For tests: Testcontainers + JUnit 5 against a real PostgreSQL, MockK for unit tests, and ArchUnit to enforce module boundaries.

Auth

v1 issued its own JWTs after a magic-link bounce. It worked, but I owned a lot of code I didn't want to own — token signing, refresh, the password-less flow.

v2 delegates entirely to Auth0. The backend is an OAuth2 resource server: it validates Auth0-issued JWTs against the published JWKS and trusts the claims. Adding Google and GitHub login was a checkbox in the Auth0 dashboard. The trade is a hard dependency on Auth0 — worth it.

Login

Stripe

The Pro tier is the main new thing. Flow:

  1. User picks a plan.
  2. Backend creates a Stripe Checkout Session and returns the URL.
  3. User completes payment on Stripe's hosted checkout.
  4. Stripe fires webhooks back (checkout.session.completed, customer.subscription.*).
  5. The webhook handler updates entitlements and invalidates the relevant Caffeine caches so the next API call sees the new plan immediately.

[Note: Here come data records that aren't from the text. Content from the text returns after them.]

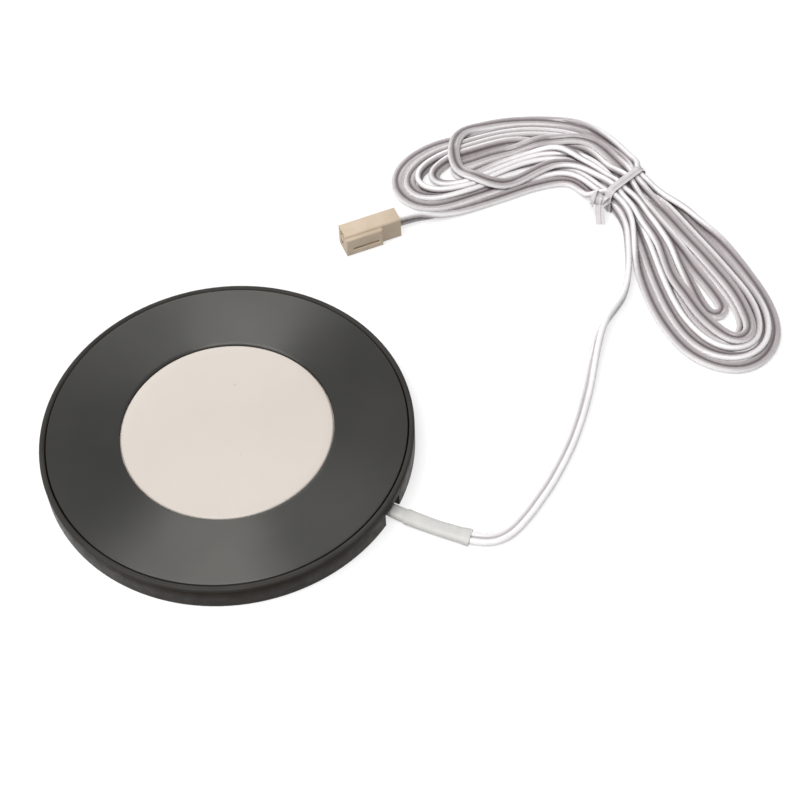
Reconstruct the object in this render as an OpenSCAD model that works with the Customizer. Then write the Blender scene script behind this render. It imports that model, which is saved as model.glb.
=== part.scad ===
// Slim round LED spotlight, lying face up, with its flat twin lead, the spare lead tied in a hank and a two-way plug.
// The origin is the middle of the flat back and +Z is the way that the light shines.

/* [Body] */
// Outside diameter of the body
body_d = 70; // [68:0.5:80]
// Height of the body over its flat back
body_h = 5.5; // [5.3:0.1:7]
// Thickness of the back wall
floor_t = 1.2; // [1.1:0.1:1.4]
// Thickness of the side wall below the face ring
wall_t = 2.6; // [2.3:0.1:3]
// Width of the rim that stands round the face ring
rim_w = 1; // [0.8:0.1:1.3]
// Radius of the rounded outer edge of the rim
rim_r = 0.5; // [0.2:0.1:0.6]
// Chamfer round the bottom edge of the body
foot_c = 0.3; // [0.1:0.1:0.6]

/* [Face] */
// Thickness of the pressed face ring
face_t = 0.8; // [0.6:0.1:1]
// Diameter of the aperture in the face ring
aperture_d = 40; // [36:0.5:42]
// Fine gap between the face ring and the rim
groove_w = 0.3; // [0.1:0.05:0.5]
// Radius of the rolled edge of the aperture
roll_r = 0.5; // [0.2:0.1:0.6]
// Length of each clip under the face ring
clip_h = 2.1; // [1.8:0.1:2.4]
// Width of each clip, as an angle
clip_a = 10; // [6:1:14]

/* [Diffuser] */
// Thickness of the diffuser's flange
flange_t = 0.8; // [0.6:0.1:1]
// Width of the flange under the face ring
flange_w = 1.5; // [1:0.1:2]
// Depth of the diffuser's edge below the face
sink = 0.3; // [0.1:0.1:0.5]
// Rise of the diffuser's shallow dome
dome_h = 0.15; // [0.05:0.05:0.2]

/* [Light] */
// Thickness of the aluminium-core board
board_t = 1; // [0.8:0.1:1.2]
// Thickness of the thermal pad under the board
pad_t = 0.15; // [0.1:0.05:0.25]
// Number of light chips on the outer ring
ring_chips = 8; // [6:1:10]
// Radius of the outer ring of chips
ring_r = 14; // [13.5:0.5:15]
// Number of light chips on the inner ring
core_chips = 4; // [3:1:4]
// Radius of the inner ring of chips
core_r = 5.5; // [5:0.5:6]

/* [Fixing] */
// Distance of the two fixing holes from the inside of the side wall
fix_inset = 2.9; // [2.8:0.1:3.6]
// Diameter of the fixing holes
fix_d = 3.4; // [3:0.1:4]
// Diameter of the small screws inside
screw_d = 2; // [1.6:0.1:2.2]

/* [Lead] */
// Width of the flat twin lead
cord_w = 2.6; // [2.4:0.1:2.9]
// Thickness of the flat twin lead
cord_t = 1.3; // [1.2:0.1:1.5]
// Width of the sleeve where the lead leaves the body
sleeve_w = 3.2; // [3.1:0.1:4]
// Thickness of that sleeve
sleeve_t = 1.9; // [1.8:0.1:2.1]
// Width of the notch for the sleeve in the side wall
notch_w = 5.2; // [4.8:0.1:6]
// Height of that notch over the back
notch_h = 3.6; // [3.2:0.1:3.9]

/* [Hank] */
// Height of the hank
hank_h = 6.2; // [5.6:0.1:7.4]
// Reach of the left lobe from the tie
left_reach = 56; // [50:0.5:60]
// Half width of the left lobe
left_w = 9.6; // [7:0.2:11]
// Reach of the short loop that lies on the left lobe
front_reach = 41.5; // [38:0.5:46]
// Reach of the right lobe from the tie
right_reach = 49; // [45:0.5:54]
// Half width of the right lobe
right_w = 10.8; // [8:0.2:12]
// Width of the hank where it is tied
waist_w = 9.8; // [9:0.2:11]
// Width of the twist tie's strip
tie_w = 1.8; // [1.2:0.1:3]
// Thickness of the twist tie's strip
tie_t = 0.5; // [0.3:0.1:0.8]

/* [Plug] */
// Length of the plug
plug_l = 12.2; // [10:0.2:15]
// Width of the plug with its latch block
plug_w = 4.6; // [4.2:0.1:5.4]
// Height of the plug
plug_h = 5.2; // [5:0.1:6]
// Length of the latch block on the plug's side
latch_l = 7.9; // [6:0.1:9]
// Distance between the two contacts
pitch = 2.5; // [2:0.1:2.6]

/* [Hidden] */
$fn = 96;
eps = 0.01;
// Clearance round a piece that drops into its seat
fit = 0.1;

// Heights of the stack inside the body
body_r = body_d / 2;
seat_z = body_h - face_t;
bore_r = body_r - wall_t;
pad_z = floor_t;
board_z = pad_z + pad_t;
board_top = board_z + board_t;
flange_z = seat_z - flange_t;
face_r = body_r - rim_w - groove_w;
aperture_r = aperture_d / 2;
flange_r = aperture_r + flange_w;
fix_x = bore_r - fix_inset;

// Clips of the face ring, and the groove in the side wall that they catch in
clip_t = 0.7;
clip_angles = [30, 150, 270];
nib = 0.4;
nib_z = seat_z - clip_h + 0.5;
nib_h = 0.5;
catch_play = 0.15;

// Ribs that centre the board, the reflector and the diffuser
rib_t = 1.2;
rib_a = 24;

// Parts on the board
chip_w = 2.8;
chip_l = 3.5;
chip_h = 0.7;
phosphor_r = 1.15;
phosphor_t = 0.12;
resistor = [3.2, 1.6, 0.55];
resistor_r = 9.6;
diode = [2.7, 1.6, 0.85];
diode_r = 10;
board_screw_r = 9.6;
screw_head_h = 0.6;
screw_head_r = 1.9;
slot_w = 0.4;
slot_h = 0.3;
thread_l = 0.9;

// The lead leaves the body at this angle, and its pieces inside lie on that line
exit_a = -30;
clamp_x = bore_r - 2.5;
clamp_l = 2.6;
clamp_t = 0.8;
clamp_z = floor_t + cord_t + 0.05;
post_r = 1.5;
post_y = cord_w / 2 + 0.25 + post_r;
post_play = 0.05;
clamp_screw_r = 0.8;
clamp_head_r = 1.35;
clamp_head_h = seat_z - clamp_z - clamp_t - fit;
channel_x = clamp_x + post_r + 0.3;
strip_x = clamp_x - clamp_l / 2 - 0.7;
strip_z = floor_t + cord_t / 2 + 0.05;
solder_x = strip_x - 3;
solder_r = 0.85;
solder_h = 1.1;
solder_y = 1;
tongue_x = strip_x - 2.3;
tongue_w = 6.4;
core_d = 0.7;
core_gap = cord_w / 2;
// The cores rise over the edge of the tongue
core_slope = atan((board_top + core_d * 0.7 - strip_z) / (strip_x - tongue_x));

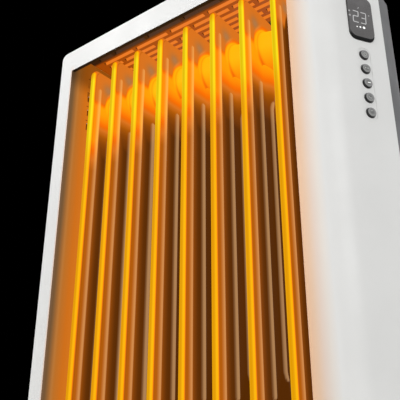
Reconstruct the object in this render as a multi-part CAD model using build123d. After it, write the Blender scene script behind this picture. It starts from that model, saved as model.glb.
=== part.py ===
from build123d import *
from math import atan2, cos, degrees, radians, sin, tan
import os

# An oil-filled radiator in a white moulded case, on four castors.
# X runs to the right along the front, Y to the back, Z up. The floor is Z = 0 and
# the origin is under the middle of the case. All sizes are in millimetres.

# Oil-filled core
fin_count = 8
fin_pitch = 48.6
fin_depth = 141.0
fin_height = 640.0
fin_corner = 8.4
fin_sheet = 1.2
rim_width = 6.4
rim_depth = 8.0
rim_chamfer = 1.6
rim_seam_width = 0.9
rim_seam_depth = 1.4
channel_pitch = 26.6
channel_width = 9.0
channel_rise = 2.6
channel_taper = 25.0
outer_channel_drop = 30.0
inner_channel_drop = 115.0
centre_channel_drop = 136.0
hub_drop = 59.0
hub_root = 31.5
hub_neck = 28.0
hub_cap_reach = 13.0
tail_drop = 84.0
tail_width = 50.0
tail_tip = 12.0
tail_rise = 10.0
tail_taper = 27.0

# Small and repeated rounds are drawn with this many flats, to keep the model light
hub_flats = 12
wheel_flats = 20
button_flats = 16
pin_flats = 12
boss_flats = 8
fastener_flats = 6

# Case
bottom_bezel = 30.0
top_bezel = 41.3
left_bezel = 29.0
fin_side_gap = 30.4
fin_setback = 18.5
fin_behind_bottom = 3.0
fin_behind_top = 1.3
frame_depth = 22.0
soffit_depth = 6.0
wall = 2.8
case_corner = 13.0
front_edge = 2.1
seam = 0.3
rib = 1.6
rib_spacing = 160.0

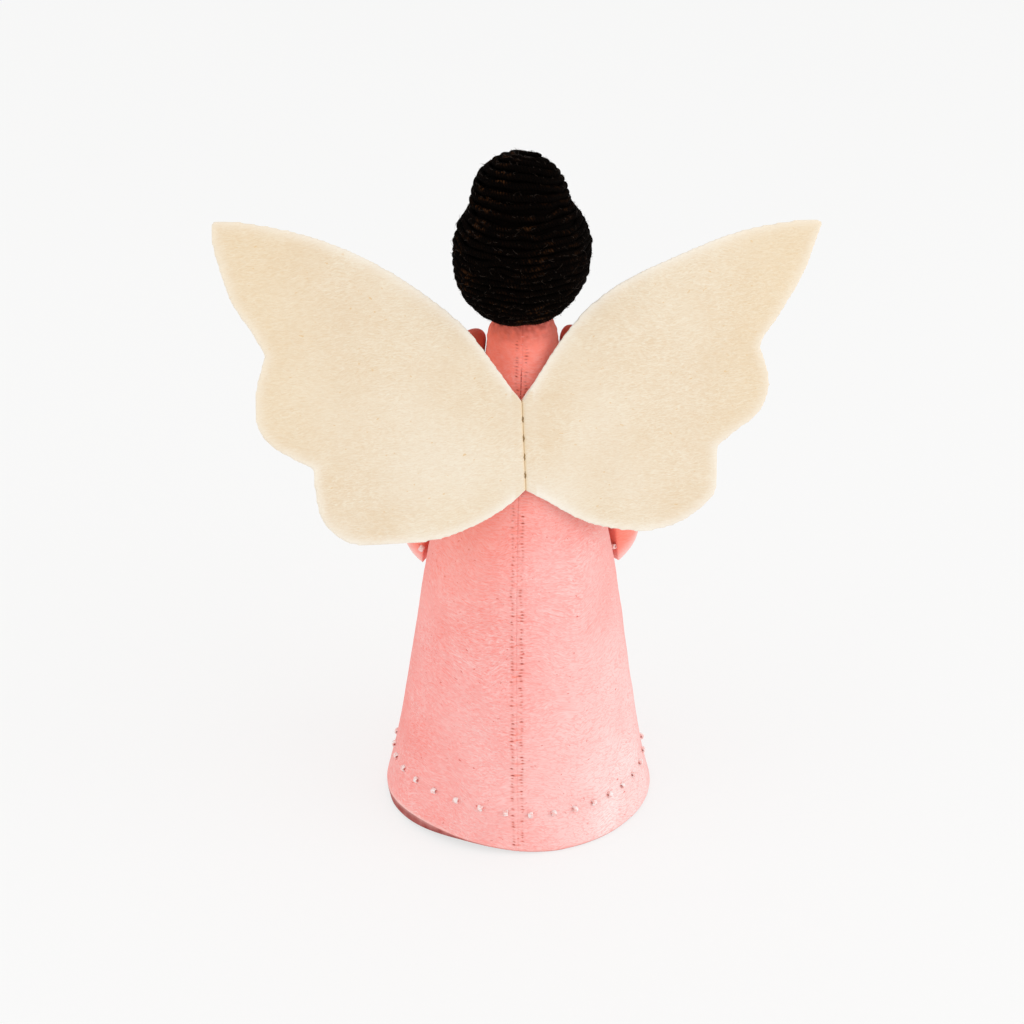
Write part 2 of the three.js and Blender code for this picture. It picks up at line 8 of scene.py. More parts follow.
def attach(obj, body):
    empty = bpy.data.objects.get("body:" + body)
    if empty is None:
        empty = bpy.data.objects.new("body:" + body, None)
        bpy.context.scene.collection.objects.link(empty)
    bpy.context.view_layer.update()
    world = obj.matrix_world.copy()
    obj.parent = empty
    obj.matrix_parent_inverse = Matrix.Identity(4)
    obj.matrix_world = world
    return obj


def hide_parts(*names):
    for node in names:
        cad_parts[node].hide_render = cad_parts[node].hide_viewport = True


# A felt angel for the top of a tree: its looks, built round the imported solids.
# Lengths are in millimetres until a piece is made, and angles are in degrees unless said.
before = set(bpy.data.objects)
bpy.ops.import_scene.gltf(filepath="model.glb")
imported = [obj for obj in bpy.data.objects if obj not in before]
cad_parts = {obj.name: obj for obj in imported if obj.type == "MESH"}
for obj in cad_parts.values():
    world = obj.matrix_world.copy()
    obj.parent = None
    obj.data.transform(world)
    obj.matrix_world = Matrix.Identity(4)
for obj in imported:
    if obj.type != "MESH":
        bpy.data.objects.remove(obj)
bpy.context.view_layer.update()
MM = 0.001

# Sizes, most of them shared with the solids
HEM_RADIUS = 44
DRESS_HEIGHT = 170
DRESS_FELT = 2.6
DRESS_PROFILE = [
    (0, 1), (0.0906, 0.9125), (0.2265, 0.825), (0.388, 0.74), (0.55, 0.6325),
    (0.712, 0.4525), (0.8735, 0.2825), (0.941, 0.245), (0.96, 0.231), (0.976, 0.205), (1, 0.18),
]
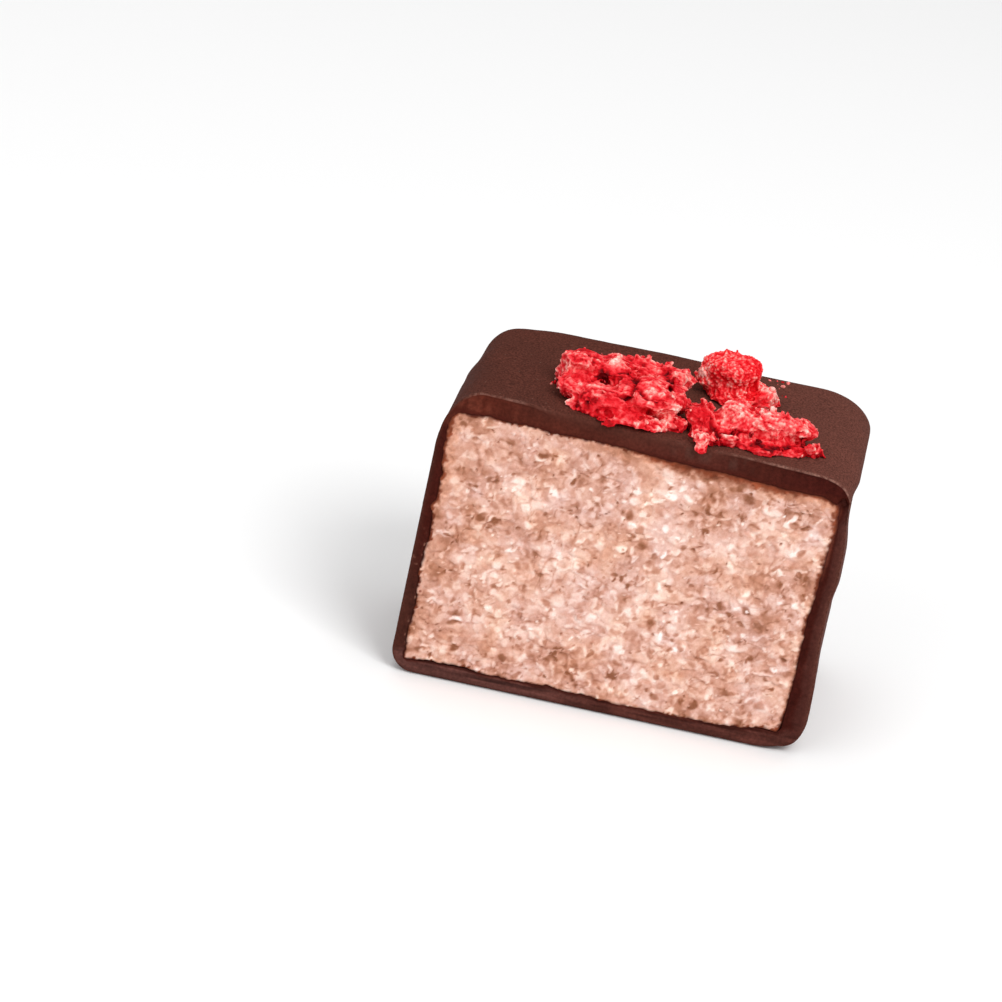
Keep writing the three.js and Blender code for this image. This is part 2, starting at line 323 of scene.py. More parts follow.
class Finish:
    """A material being made: its nodes, its Principled shader and short ways to add to them."""

    def __init__(self, name, roughness, specular):
        self.material = bpy.data.materials.new(name)
        self.material.use_nodes = True
        self.nodes = self.material.node_tree.nodes
        self.shader = self.nodes["Principled BSDF"]
        self.shader.inputs["Roughness"].default_value = roughness
        self.shader.inputs["Specular IOR Level"].default_value = specular
        self.place = self.nodes.new("ShaderNodeTexCoord").outputs["Object"]

    def link(self, value, socket):
        """Feeds a socket from another one, or sets it to a value."""
        if isinstance(value, bpy.types.NodeSocket):
            self.material.node_tree.links.new(value, socket)
        else:
            socket.default_value = value

    def add(self, kind, output, inputs, **settings):
        """One output of a new node with these inputs and settings."""
        node = self.nodes.new("ShaderNode" + kind)
        for key, value in settings.items():
            setattr(node, key, value)
        for key, value in inputs.items():
            self.link(value, node.inputs[key])
        return node.outputs[output]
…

Stripe's Customer Portal handles cancellations, payment method changes and invoices, so the app doesn't need its own billing UI.

Pricing

Notable features

Collections. A curated group of questions you can build and share. The category/difficulty taxonomy is good for discovery; collections are good for specific use-cases ("a quiz for trivia night").

Collections

Question editing. Unverified → verified pipeline driven by community votes. Multi-type (single choice, multiple choice, free-text), markdown content, image upload, per-question history.

Add question

Question of the day. Spring AI picks one from the verified set and renders it on the dashboard.

Dashboard. Per-user verified/unverified counts, points, leaderboard, recent collections.

Dashboard

What's next

The rewrite isn't deployed yet. Remaining: the v1 → v2 data migration, the deploy pipeline, and a final pass on the OpenAPI spec so docs.quizolai.de can switch over.